*Exercise requirements*
Beginning with the first line of the data below, extract each line up to and including the one containing "press_in(bits, 400, BARE_TOP". Copy them exactly and add nothing.

*Data block*

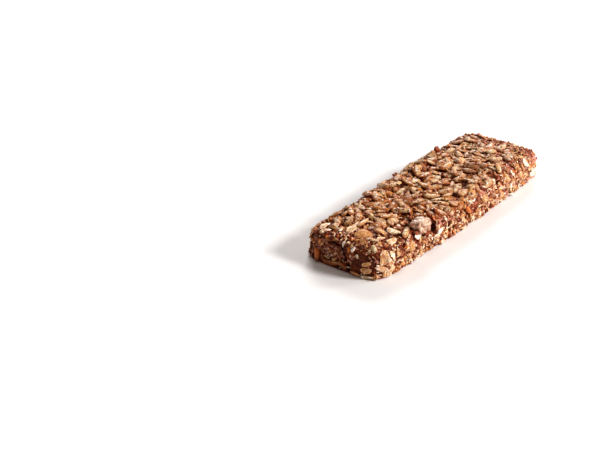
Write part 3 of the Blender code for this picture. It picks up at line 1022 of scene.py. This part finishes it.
# %% Bits, crumbs, seeds and almond
press_in(bits, 1500, TORN_SIDE, BIT, (-0.15, 0.5), 0.45, tries=4, grow=(0.4, 1.35), tones=(0.15, 0.95))
press_in(bits, 110, LEFT_BLOCK, BIT, (-0.25, 0.3), 0.4, grow=(0.3, 0.85), tones=(0.2, 0.9))
press_in(bits, 400, BARE_TOP * NOT_BARE, BIT, (-0.4, 0.1), 0.6, tries=3, grow=(0.4, 1.0), tones=(0, 0.8))

press_in(crumbs, 1800, CRUMBLY, CRUMB, (-0.1, 0.6), 1.5, tries=3, grow=(0.35, 1.25), tones=(0.15, 1.1))
press_in(crumbs, 270, LEFT_BLOCK, CRUMB, (0, 0.6), 1.5, tries=3, grow=(0.35, 1.2), tones=(0.5, 1.1))
press_in(crumbs, 1300, BARE_TOP, CRUMB, (-0.2, 0.4), 1.5, tries=3, grow=(0.3, 1.1), tones=(0.2, 0.8))

press_in(linseeds, 70, SIDE, LINSEED, (-0.2, 0.4), 0.35)
press_in(linseeds, 10, BARE_TOP, LINSEED, (-0.5, 0.2), 0.35)

press_in(sesame, 55, TORN_SIDE, SESAME, (-0.35, 0.1), 0.35)
press_in(sesame, 10, BARE_TOP, SESAME, (-0.4, 0.1), 0.35)

press_in(almonds, 18, SIDE, ALMOND, (0.2, 1.2), 0.6)
for pile in (bits, crumbs, linseeds, sesame, almonds):
    print(len(pile.places), "in", pile.name)

# %% [markdown]
# ## Crumbs on the kernels
#
# Crumbs and broken oats also stick to the kernels and fill the gaps between them. Each is dropped on the
# bar from above: a ray finds the first kernel or paste under it, so that it touches what it lies on.
# None are dropped on the hump, past the rim, or on placed pieces and bare patches.

# %% Strewing
INSET_X, INSET_Y = 5, 8  # how far inside the map's rim things are dropped, in cells
STREWN_TILT, STREWN_GROWN = 0.3, (0.3, 0.7)

kernel_surface = BVHTree.FromPolygons(np.concatenate(kernels.points).tolist(), kernels.faces)


def first_under(x, y):
    """The first point under a place, on a kernel or the paste, and the way it faces."""
    hits = [straight_down(tree, x, y) for tree in (surface, kernel_surface)]
    return max((hit for hit in hits if hit[0]), key=lambda hit: hit[0].z)


def strew(pile, count, size, depth):
    for _ in range(count):
        x = pile.random.uniform(MAP_X[INSET_X], MAP_X[-INSET_X])
        y = pile.random.uniform(MAP_Y[INSET_Y], MAP_Y[-INSET_Y])
        row, column = cells_at(np.array(x), np.array(y))
        here = heights_map[row - 1 : row + 2, column - 1 : column + 2]
        if here.min() < LOWEST_TOP or reserved[row, column] or on_hump(x, y) > 0.5:
            continue
        point, out = first_under(x, y)
        centre = point - out * pile.random.uniform(*depth)
        heading, tilt = pile.random.uniform(0, 2 * math.pi), pile.random.normal(0, STREWN_TILT, 2)
        grown = size * pile.random.uniform(*STREWN_GROWN) * pile.random.uniform(*UNEVEN, 3)
        pile.add(grown, laid(centre, out, heading, tilt))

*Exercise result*
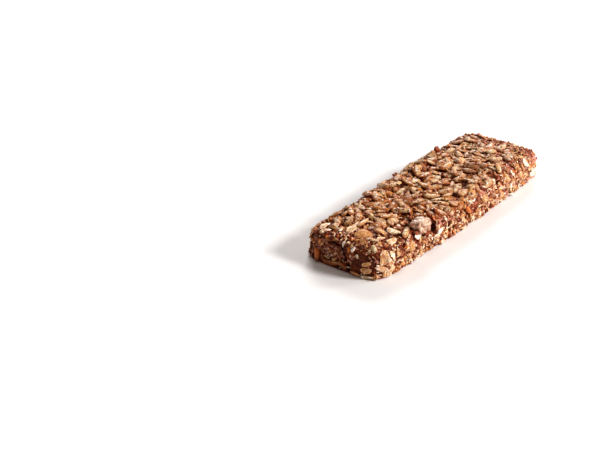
Write part 3 of the Blender code for this picture. It picks up at line 1022 of scene.py. This part finishes it.
# %% Bits, crumbs, seeds and almond
press_in(bits, 1500, TORN_SIDE, BIT, (-0.15, 0.5), 0.45, tries=4, grow=(0.4, 1.35), tones=(0.15, 0.95))
press_in(bits, 110, LEFT_BLOCK, BIT, (-0.25, 0.3), 0.4, grow=(0.3, 0.85), tones=(0.2, 0.9))
press_in(bits, 400, BARE_TOP * NOT_BARE, BIT, (-0.4, 0.1), 0.6, tries=3, grow=(0.4, 1.0), tones=(0, 0.8))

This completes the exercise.